ニューヨークで道を訊かれる

多分二度目のNYだったと思う。「タイムズ・スクエア」近くを歩いていたら、小脇に小包らしきものを抱えた白人の青年から突然道を訊ねられた。そう、意表を衝かれた。
“へ、オレに道を訊くのかよ”
って思いながら、
「悪い。オレ旅行者だから解らないんだよ」
って答えた。
「分かった。とにかくありがとう」
と言って先を急いで立ち去るその男の背中を見ながら、“変なヤツだなあ。オレがアメリカ人に見えるか?”と思った。が、その瞬間、“そうか!この国では見かけや顔つきで、そいつをアメリカ人かどうかを判断しないんだ。街角を歩いているヤツ全部をとりあえずアメリカ人と思うことが黙契の国なんだ”って腑に落とした。

ここで生まれ育った人も昨日アメリカ人になった人もみな等しくアメリカ人。もっと踏み込めば、不法滞在でも、長期滞在でもみなアメリカ人。ぜんぶ一つに飲み込んじゃう巨大な坩堝のような国だ。




人類史上、モンゴル人に蹂躙され、仕方なくてなんじゃら汗国人になった人とか、ローマ人に征服されてローマ帝国の属国の人になった人は大勢いるが、このアメリカではアメリカ人になりたい人々が自分の意志でこの国を選んでその国民になっている。こんな国家は人類史上ない。

最近では、さすがに“アメリカ人になる” という手続き・プロセスは厳しくはなって来ている。でも移民を受け入れるというスタンスはこの国の礎と直結した国是に近いって思う。つまり、その事が「中華文明」とか「ローマ文明」などに十分に匹敵する「アメリカ文明」を創り上げ構築して来た“おおもと”だって彼らは肝を据えていると思っている。

モチロン、ディスクリミネーション(人種差別)は絶えない。だが、同一民族国家といわれるところでも、世代間とか収入格差による差別は大いにある。アメリカの人種差別を四の五のいう前に、“自分の頭の上の蠅でも追っていろ!”と言いたい。
むしろ、異質のものへの居心地悪さに対して“奥歯を噛み締めて、 その特質を積極的に認めて行こう”というのが彼らの「教養」になっているように見える。
正しく、「異種混合こそがハイブリットで創造性に富んだ斬新なアイディアを生む」という信心が、この国の最もメジャーな宗教にまでなっているじゃないかと思う。

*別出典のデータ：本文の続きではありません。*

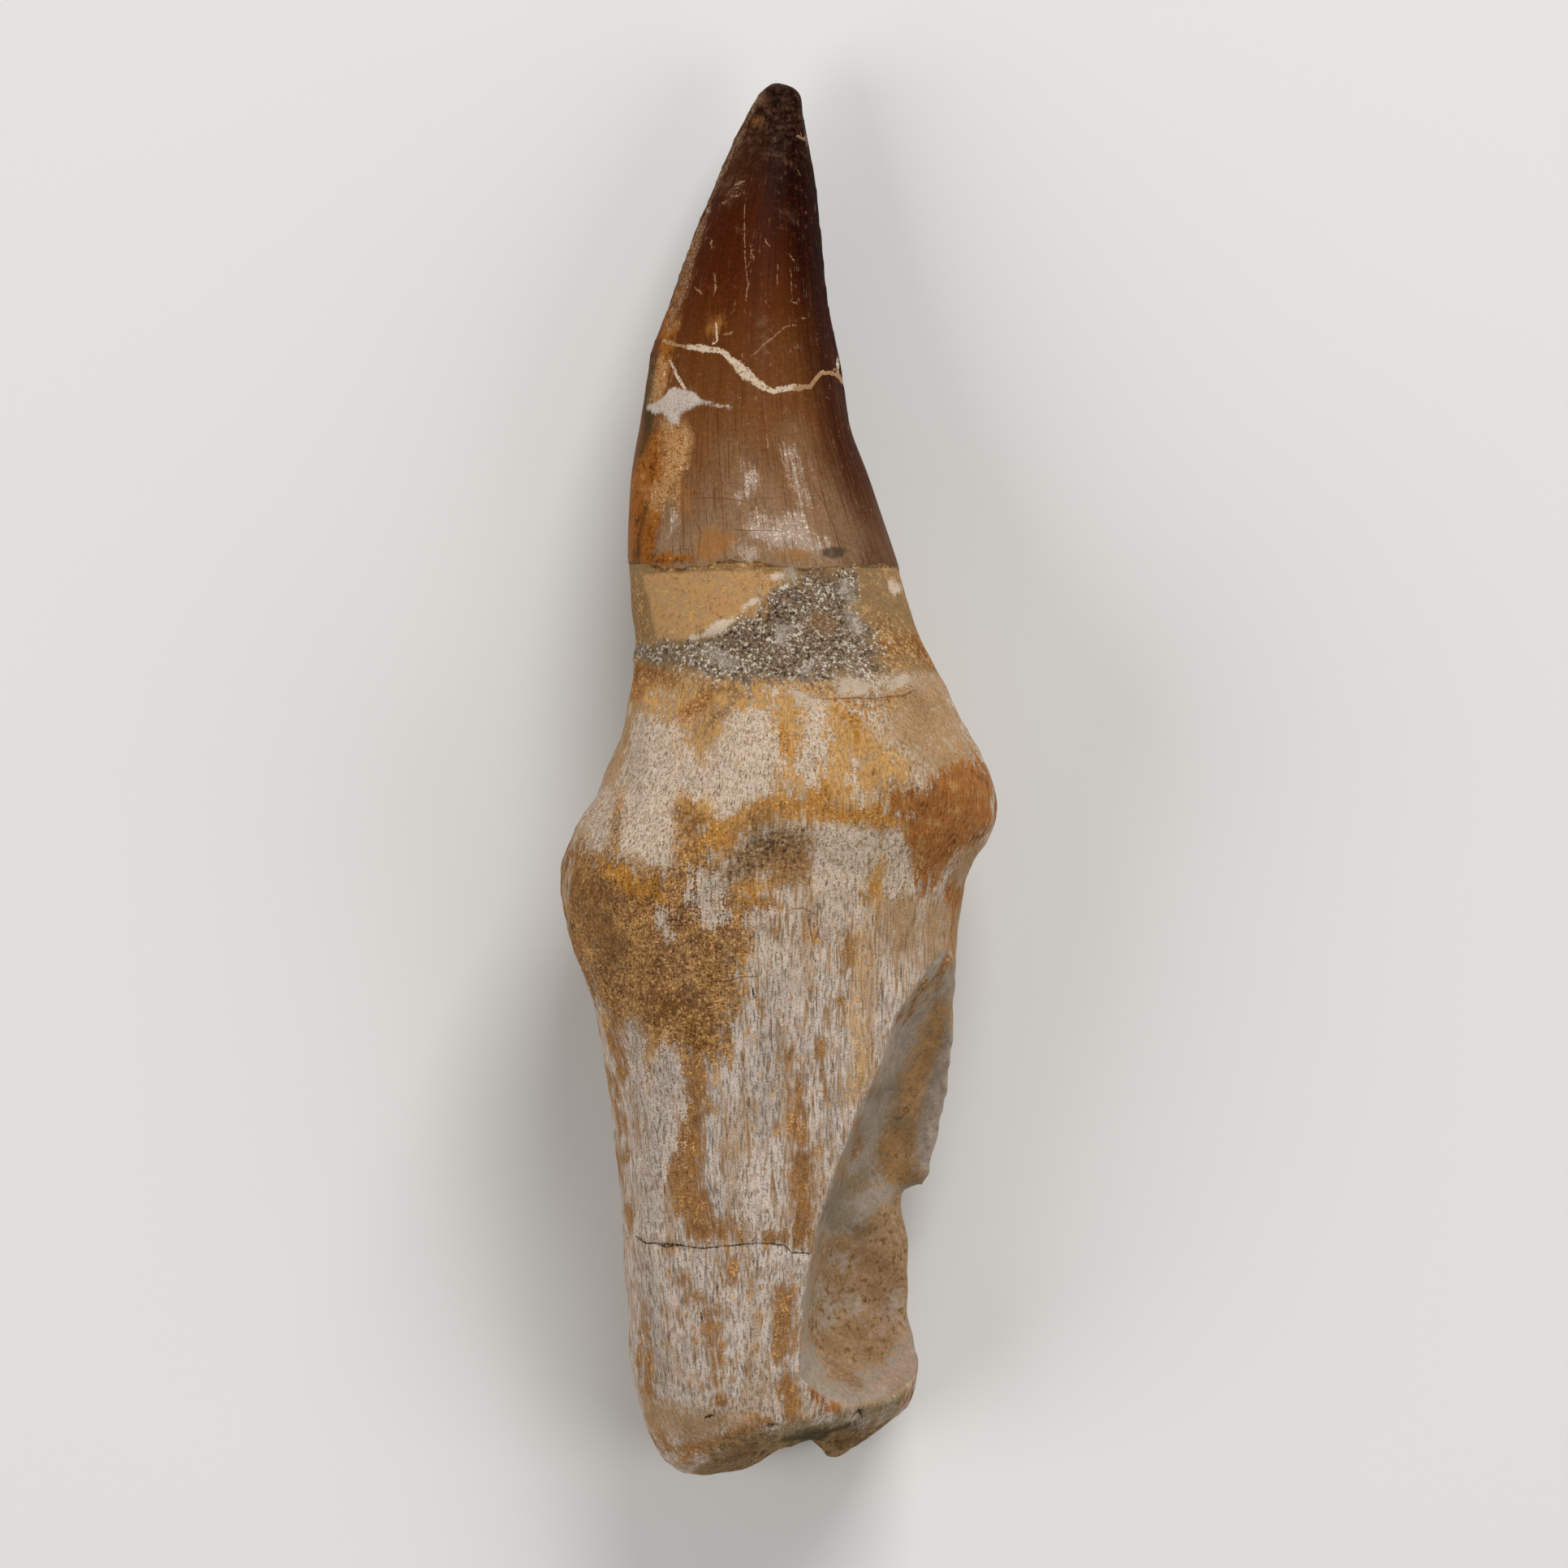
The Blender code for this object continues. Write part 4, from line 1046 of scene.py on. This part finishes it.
def ochre_stains(g, surface):
    """Ochre, mustard and orange stains of the root; returns where it is ochre."""
    bare = 1 - g.zone("beige", -0.5, 0.5, 0.6) * 0.8
    striped = g.stain("stripes", 1.2, -1.0, 0.12) * bare
    stripe = g.tones(["ochre dark", "ochre", "ochre", "bone tan", "ochre light"], 0.36, 0.66,
                     grain=0.4, chip=0.3, patchy=0.3)
    surface.cover(striped * 0.92, stripe, 0.8)
    stained = g.stain("ochre", 2.6, -0.6) * bare
    surface.cover(stained * 0.92, grainy_ochre(g, ["ochre dark", "ochre", "ochre light"]), 0.8)
    mustard = grainy_ochre(g, ["ochre", "mustard", "mustard", "bone cream"])
    surface.cover(g.stain("mustard", 1.6, -2.0) * 0.9, mustard, 0.7)
    orange = g.tones(["orange deep", "orange", "orange", "bone tan"], 0.4, 0.6,
                     patchy=0.35, mottle=0.35, thread=0.3)
    surface.cover(g.stain("orange", 1.4, -2.0) * 0.95, orange, 0.6)
    shade = g.zone("ochre_shade", -0.8, 1.2, 1.4)
    surface.cover(shade * g.blend(grain=0.6, cell=0.4).step(0.4, 0.65) * 0.55, "ochre dark")
    return g.calc("MAXIMUM", stained, striped)


def dip(g, surface):
    """The dark sandy dip under the mustard band."""
    rim = g.tones(["dash", "ochre", "bone tan", "bone tan", "grain yellow"], 0.36, 0.66,
                  chip=0.6, grain=0.2, patchy=0.2)
    surface.cover(g.stain("dip", 2.0, -1.6, 0.12) * 0.9, rim, 0.85)
    core = g.tones(["sand dark", "dip dark", "sand tan", "bone pale"], 0.38, 0.64,
                   chip=0.6, grain=0.2, patchy=0.2)
    surface.cover(g.stain("dip_core", 2.6, -1.6, 0.2) * 0.8, core, 0.85)


def pale_bone(g, surface, stained):
    """White tongues of bone between the stains, and the lilac shine of bare bone."""
    white = Surface(g, g.tones(["bone grey", "bone pale", "bone white", "bone white"], 0.34, 0.55,
                               thread=0.35, grain=0.4, patchy=0.25))
    white.cover(g.mottle.step(0.5, 0.64) * 0.25, "bone dull")
    white.cover(g.blend(patchy=0.7, chip=0.3).step(0.52, 0.62) * 0.55, "bone beige")
    white.cover(g.blend(thread=0.3, chip=0.3, grain=0.4).step(0.57, 0.63) * 0.7, "fleck")
    white.cover(g.dash.step(0.66, 0.71) * 0.7, "dash")
    surface.cover(g.stain("pale", 1.4, -1.2) * 0.92, white.colour, 0.74)
    surface.cover(g.zone("lilac", -1.0, 1.0) * (1 - stained) * 0.6, "bone lilac", kind="MULTIPLY")


def underside(g, surface):
    """Olive, green and brown places of the askew base, with painted shade on its underside and a painted
    shadow in its cavity.
    """
    # The underside is darkened olive as partly painted shade, and its cavity gets a painted shadow
    olive = g.tones(["under olive and painted shade", "neck olive", "bone tan"], 0.36, 0.7, patchy=0.6, grain=0.4)
    for name, layer, share in (("under", olive, 0.95), ("green", "base green", 0.6),
                               ("under_brown", "ochre dark", 0.5), ("under_painted_shadow", "under painted shadow", 0.85)):
        surface.cover(g.zone(name, -0.5, 0.5) * share, layer, 0.7)


def hollow(g, surface):
    """Smooth grey and mottled tan walls of the hollow, out of which small patches of each blend."""
    walls = Surface(g, g.tones(["hollow grey", "hollow grey", "hollow pink"], 0.4, 0.66,
                               mottle=0.5, patchy=0.5))
    tan = g.tones(["hollow brown", "hollow tan", "hollow tan", "hollow pink"], 0.4, 0.59,
                  patchy=0.55, chip=0.3, mottle=0.15)
    edge = g.sway(mottle=2, patchy=4)
    for name, layer, share in (("tan", tan, 0.9), ("gold", "hollow gold", 0.75),
                               ("green", "hollow green", 0.7), ("brown", "hollow brown", 0.5),
                               ("grey", "hollow grey", 0.7), ("pink", "hollow pink", 0.8),
                               ("light", "hollow light", 0.75), ("pale", "bone pale", 0.6)):
        walls.cover((g.painted("hollow_" + name) + edge).step(-0.7, 0.7) * share, layer)
    bevel = grainy_ochre(g, ["ochre dark", "ochre", "hollow tan"])
    walls.cover(g.zone("bevel", -0.3, 0.3, 0.4) * 0.85, bevel)
    walls.brighten(g.sway(patchy=0.7, chip=0.5) + 1)
    inside = (g.painted("hollow") + g.sway(mottle=0.3)).step(-0.15, 0.15)
    surface.cover(inside, walls.colour, 0.72)


def neck(g, surface):
    """The neck: sandy matrix, a smooth tan patch, flakes of the lip."""
    base = g.tones(["ochre", "neck olive", "neck olive", "neck tan", "bone beige"], 0.36, 0.66,
                   patchy=0.4, mottle=0.3, chip=0.3)
    surface.cover(1 - g.zone("root", -0.6, 0.6, 0.8), base, 0.6)
    orange = grainy_ochre(g, ["ochre dark", "neck orange", "neck tan"])
    surface.cover(g.zone("neck_orange", -0.4, 0.4, 0.9) * 0.85, orange, 0.7)
    tan = Surface(g, g.tones(["neck orange", "neck tan", "neck tan", "bone beige", "bone cream"],
                             0.36, 0.64, patchy=0.4, mottle=0.6))
    tan.cover(g.blend(chip=0.6, patchy=0.4).step(0.56, 0.64) * 0.7, "ochre")
    surface.cover(g.zone("tan", -0.3, 0.3, 0.7), tan.colour, 0.5)
    # Brown sandy streaks, partly a painted shadow below the matrix
    brown = g.tones(["dip dark", "ochre", "neck olive", "ochre light", "bone pale"], 0.36, 0.7, sandy=1)
    surface.cover(g.stain("brown_sand_and_painted_shadow", 1.6, -1.6, 0.14) * 0.85, brown, 0.8)
    sand = Surface(g, g.tones(["sand dark", "sand middle", "sand tan", "sand middle", "sand light",
                               "sand light"], 0.36, 0.66, sandy=1))
    sand.cover(g.cell_edge.step(0.4, 0.6) * 0.4, "sand dark")
    surface.cover(g.stain("sand", 1.2, -3.0, 0.1), sand.colour, 0.8)
    surface.cover(g.zone("spot", -0.6, 0.6) * 0.7, "neck grey")
    surface.cover(g.zone("disc", -0.4, 0.4, 0.6) * 0.7, "disc brown")
    pale = g.painted("tan_edge", "neck_pale") + g.wobble * 0.6
    surface.cover(pale.step(-0.2, 0.2) * 0.85, "neck pink")
    flake = g.tones(["neck tan", "flake", "flake", "bone pale"], 0.36, 0.64, patchy=0.6, grain=0.4)
    surface.cover(g.zone("flake", -0.08, 0.08, 0.3), flake, 0.6)


def enamel(g, surface):
    """The crown's enamel: brown and striated, with pale worn patches, painted highlights and glints, and
    its left face over it.
    """
    from_rim = g.painted("enamel")
    stops = [(height / TONES_HEIGHT, name) for height, name in ENAMEL_TONES]
    height = from_rim + g.sway(bands=9, mottle=5)
    crown = Surface(g, g.ramp(height * (1 / TONES_HEIGHT), stops), g.mottle * 0.1 + 0.4)
    # Painted shade: the crown's right side is multiplied darker, a little less near the rim
    side = g.painted("column") + from_rim * 0.21 + g.sway(bands=3)
    painted_side_shade = side.step(4.0, 9.0) * (from_rim.step(2.0, 12.0) * 0.25 + 0.75)
    crown.cover(painted_side_shade, "enamel painted shade", kind="MULTIPLY")
    # Painted sheen: the rim's pale colour laid softly over the low crown where the light glows
    crown.cover(g.zone("painted_sheen", -1.5, 2.0, 1.5) * 0.35, "enamel rim and painted sheen")

    fade = 1 - from_rim.step(8.0, 30.0)
    fine = g.blend(lines=0.7, grain=0.3)
    crown.cover(fine.step(0.48, 0.64) * (fade * 0.25 + 0.45), "enamel line dark")
    crown.cover((1 - g.lines.step(0.3, 0.46)) * fade * 0.25, "enamel line light")
    crown.cover(g.blend(rings=0.7, patchy=0.3).step(0.58, 0.64) * 0.25, "enamel red line")
    crown.brighten(g.sway(lines=1.4, chip=0.7) + 1)

    # Pale worn streaks of the low crown, with a painted highlight laid into them
    strokes = g.painted("wear_and_painted_highlight") + g.wobble * 1.4 + g.sway(lines=2.24)
    wear_and_painted_highlight = strokes.step(-0.4, 0.7)
    crown.cover(wear_and_painted_highlight * 0.65, "wear_and_painted_highlight")
    # Painted glints: pale sparkles inside the worn, highlighted streaks
    crown.cover(wear_and_painted_highlight * g.blend(chip=0.6, grain=0.4).step(0.54, 0.6) * 0.7, "sand light")
    crown.cover(g.zone("ochre_crown", -0.5, 0.7, 1.2) * 0.7, "enamel ochre")
    crown.cover(g.zone("worn", -0.8, 1.2, 1.6) * g.patchy.step(0.36, 0.66) * 0.45, "worn grey")
    tip = from_rim.step(35.0, 42.0) * g.blend(chip=0.5, patchy=0.5).step(0.42, 0.64)
    crown.cover(tip * 0.25, "worn grey")
    # Small pale flecks and painted glints over the crown, most near its rim
    flecks_and_painted_glints = g.blend(grain=0.6, patchy=0.4).step(0.64, 0.69)
    crown.cover(flecks_and_painted_glints * (fade * 0.3 + 0.08), "wear_and_painted_highlight")
    crown.cover(g.blend(dash=0.5, patchy=0.5).step(0.61, 0.7) * 0.22, "scratch")

    left_face(g, crown)
    share = (from_rim + g.sway(patchy=0.6)).step(-0.08, 0.08)
    surface.cover(share, crown.colour, crown.roughness)


def left_face(g, crown):
    """The crown's left face, orange and grainy, with its keel, the plaster spot and a strip of painted
    shade.
    """
    face = g.tones(["face olive and painted shade", "face orange deep", "face orange", "face orange", "neck tan"], 0.34, 0.66,
                   mottle=0.35, patchy=0.3, chip=0.35)
    crown.cover(g.zone("face", -0.4, 0.4, 0.8), face, 0.5)
    # Painted shade along the left face's turned-away edge
    crown.cover(g.zone("olive", -0.3, 0.3, 0.5) * 0.85, "face olive and painted shade", 0.5)
    grains = g.tones(["face orange", "orange", "neck tan", "neck tan", "sand light"], 0.34, 0.66,
                     grain=0.5, chip=0.2, patchy=0.3)
    crown.cover(g.zone("face_grain", -0.9, 0.6, 1.4) * 0.9, grains, 0.7)
    keel = g.tones(["face orange deep", "disc brown", "neck grey"], 0.38, 0.66,
                   grain=0.5, chip=0.2, patchy=0.3)
    crown.cover(g.zone("keel", -0.3, 0.4, 0.9) * 0.75, keel, 0.7)
    plaster = Surface(g, g.tones(["plaster shade", "plaster", "plaster"], 0.36, 0.56,
                                 grain=0.5, patchy=0.5))
    plaster.cover(g.blend(chip=0.6, grain=0.4).step(0.55, 0.64) * 0.6, "filler shade")
    crown.cover(g.zone("plaster", -0.15, 0.2, 0.4) * 0.95, plaster.colour, 0.8)
    crown.cover(g.zone("dark_chip", -0.2, 0.2, 0.4) * 0.8, "sand dark")


def cracks(g, surface):
    """Cream filler, pale scratches and chips, dark hairlines and pits."""
    wobble = g.sway(patchy=1.8, grain=1.6)
    filler = Surface(g, g.tones(["filler shade", "filler", "filler"], 0.38, 0.56, grain=0.4, chip=0.6))
    filler.cover(g.zone("filler_tan", -0.3, 0.3, 0.5) * 0.8, "filler tan")
    surface.cover(g.line("filler", wobble), filler.colour, 0.8)
    gaps = g.blend(chip=0.6, grain=0.4).step(0.42, 0.52)
    surface.cover(g.line("scratch", wobble * 1.4, 0.9) * gaps * 0.5, "scratch", 0.6)
    surface.cover(g.line("hairline", wobble * 0.6) * 0.6, "dash", 0.9)
    surface.cover(g.line("crack", wobble * 1.5, 0.9) * (gaps * 0.4 + 0.5), "hole", 0.9)


def plain_material(name, colour, roughness):
    """An even surface, for the floor."""
    made = bpy.data.materials.new(name)
    made.use_nodes = True
    shader = made.node_tree.nodes["Principled BSDF"]
    shader.inputs["Base Color"].default_value = colour
    shader.inputs["Roughness"].default_value = roughness
    return made


def floor():
    """A large plain pale floor under the tooth."""
    bpy.ops.mesh.primitive_plane_add(size=FLOOR_SIZE)
    made = bpy.context.object
    made.name = "floor"
    made.data.materials.append(plain_material("floor", FLOOR_COLOUR, 0.8))


def lights():
    """Large soft lights, the main one from beyond the tip, and a pale world."""
    for name, (place, size, power) in LIGHTS.items():
        light = bpy.data.lights.new(name, "AREA")
        light.shape = "SQUARE"
        light.size = size
        light.energy = power
        made = bpy.data.objects.new(name, light)
        bpy.context.scene.collection.objects.link(made)
        made.location = place
        aim = Vector(LIGHT_AIM) - Vector(place)
        made.rotation_euler = aim.to_track_quat("-Z", "Y").to_euler()
        made.visible_camera = False
    world = bpy.data.worlds.new("studio")
    world.use_nodes = True
    background = world.node_tree.nodes["Background"]
    background.inputs["Color"].default_value = WORLD_COLOUR
    background.inputs["Strength"].default_value = WORLD_STRENGTH
    bpy.context.scene.world = world


def camera():
    """A long lens straight above, with the photograph's frame."""
    width = PHOTO_SIZE * PIXEL * MM
    made = bpy.data.objects.new("camera", bpy.data.cameras.new("camera"))
    bpy.context.scene.collection.objects.link(made)
    made.data.lens = LENS
    made.data.sensor_width = SENSOR
    middle_x = (PHOTO_SIZE / 2 - ORIGIN_COLUMN) * PIXEL * MM
    middle_y = (ORIGIN_ROW - PHOTO_SIZE / 2) * PIXEL * MM
    made.location = (middle_x, middle_y, SILHOUETTE_Z * MM + width * LENS / SENSOR)
    made.data.clip_start = 0.01
    made.data.clip_end = 20.0
    bpy.context.scene.camera = made


def main():
    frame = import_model()
    camera()
    lights()
    floor()
    bpy.context.scene.view_settings.view_transform = "Standard"

    tooth = dress(frame["nodes"]["tooth"])
    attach(tooth, "root")
    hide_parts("tooth")


main()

さらに踏み込むと、移民一世よりも移民二世の方が……、そして、移民二世よりも移民三世の方が“理想のアメリカ人”に近い。(まあ、この国では“理想の国民”というのが常に未来のどこかにある。過去の人物では決してない。)
つまり、じーちゃんよりもその孫のほうが“理想のアメリカ人”に近い。広告のコピーでも常にnewとかyoungとかが強いコピーになるのはここから来る。この国で、newとかyoungとかはいつも正義だ。
だからこそ、アイディア開発でも、起業でも、企業・機関内でも、社会でも……newやyoungな世代が大きな力を持ち得る。

当時、まさに売り出し中であった「ワイデン・ケネディ」という(広告の)クリエイティブ・エージェンシーがポートランドにある。そこへとても優秀な帰国子女の彼女が仕事がらみで出張した。帰国してから彼女から話をいろいろ聞いた。
特にクリエイティブ部門には、アメリカの会社でありながらアメリカ人は少数しかいなく、出身で言えばイギリス、スペイン、オランダ、フランス、ドイツそして南アメリカのスパニッシュの人ばかりだって教えてくれた。
だから、ブレーン・ストーミングになってもまことに刺激的なアイディアの出し合いになるんだと言っていた。


それにつけても、最近の日本の有様はどうなんだ?「神の国」「美しき日本」「江戸しぐさ」「親学」はては「八紘一宇」だよ……。「内向き」「後ろ向き」にのみ偏向していないか?

移民を受け入れないと立ち行かないギリギリのところまで来ているのに、こんな始末でいいの?
精神主義も大概にして、少なくとも日本に現在住んでいる人々にunderstandableな言葉を使わないか?